Estas entidades espirituais organizam-se tendencialmente de modo hierárquico: os voduns e orixás situam-se no topo da hierarquia, depois vêm os nobres e princesas e por fim os caboclos. Quanto aos turcos, ocupam uma posição instável entre os nobres e os caboclos. Muitos deles têm uma origem nobre, mas optaram por renunciar a essa condição, passando a viver em aldeias indígenas, onde casaram e tiveram filhos.
Enquanto algumas destas entidades espirituais – como os orixás e os caboclos –podem ser encontrados noutras religiões afro-brasileiras, os voduns, os reis e nobres europeus, bem como os turcos, são entidades espirituais que só existem no Tambor de Mina.
Como noutras religiões afro-brasileiras, a possessão, assim como os sacrifícios animais e outras oferendas, são as principais formas de culto nos terreiros de Tambor de Mina. À semelhança de outros sacerdotes de São Luís – que em muitos casos começaram a sua carreira religiosa na cura – Pai Wender disponibiliza também os seus serviços religiosos a pessoas que o procuram para o efeito.

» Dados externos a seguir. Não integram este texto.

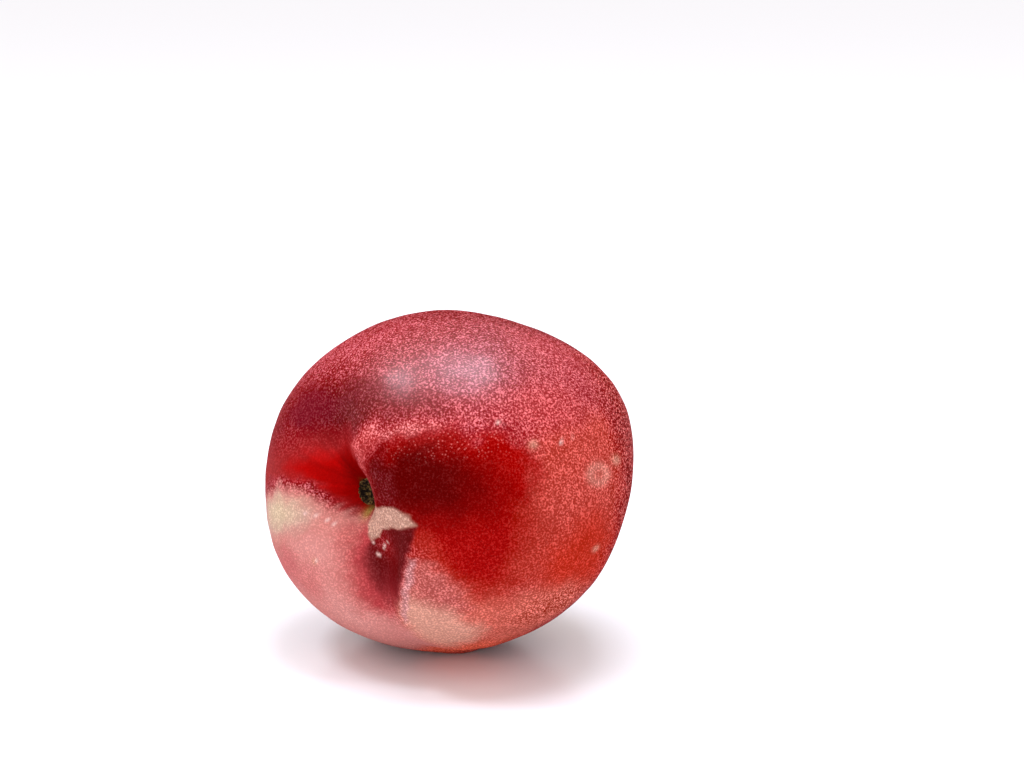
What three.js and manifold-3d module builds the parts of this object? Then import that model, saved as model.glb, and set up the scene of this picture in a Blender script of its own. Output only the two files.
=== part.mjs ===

A possessão ocorre durante os chamados toques de tambor (ou toques de Tambor de Mina), geralmente dedicados a um grupo de entidades espirituais ou a uma entidade espiritual precisa. Estes toques têm lugar num salão dedicado ao efeito – onde se localiza geralmente o altar da casa –, podem durar horas e no seu decurso os devotos incorporam, cantando e dançando, uma pluralidade de encantados. Os toques são acompanhados por abatás e outros instrumentos de percussão – tocados pelos chamados abatazeiros – e organizam-se em torno de um conjunto de doutrinas, isto é, de cânticos dedicados às diferentes entidades cultuadas, por intermédio dos quais estas se fazem presentes na guma. O script ritual do Tambor de Mina inclui outros toques, consagrados a categorias específicas de entidades espirituais, como o Tambor da Mata – dedicado às entidades da mata – o Tambor de Índio – dedicado aos espíritos dos “índios selvagens” – e o ritual de cura – correspondente a sessões de cura em que os encantados relacionados com a pajelança se fazem presentes. Este conjunto de toques tem lugar ao longo do ano e distribui-se, no caso do Ilê Ashé Obá Izô, por um total aproximado de 18 festas, algumas das quais possuem uma ligação relevante com o catolicismo, como é o caso da festa do Divino Espírito Santo. Esta ligação com o catolicismo – geralmente designada através da expressão “sincretismo” – tem outras expressões e é um aspeto importante do Tambor de Mina. Assim, para além das analogias mais usuais estabelecidas entre entidades espirituais africanas e santos católicos (e invocações de Nossa Senhora) – cujas imagens figuram em lugar de relevo no altar da casa –, muitos toques de Tambor de Mina são geralmente precedidos por cânticos e rezas católicas e muitos terreiros, para além da festa do Divino Espírito Santo, celebram festas católicas como o Natal, a festa de Santa Bárbara – que é vista com a padroeira do Tambor de Mina – ou a festa de São Lázaro – que é homenageado por intermédio do banquete dos cachorros.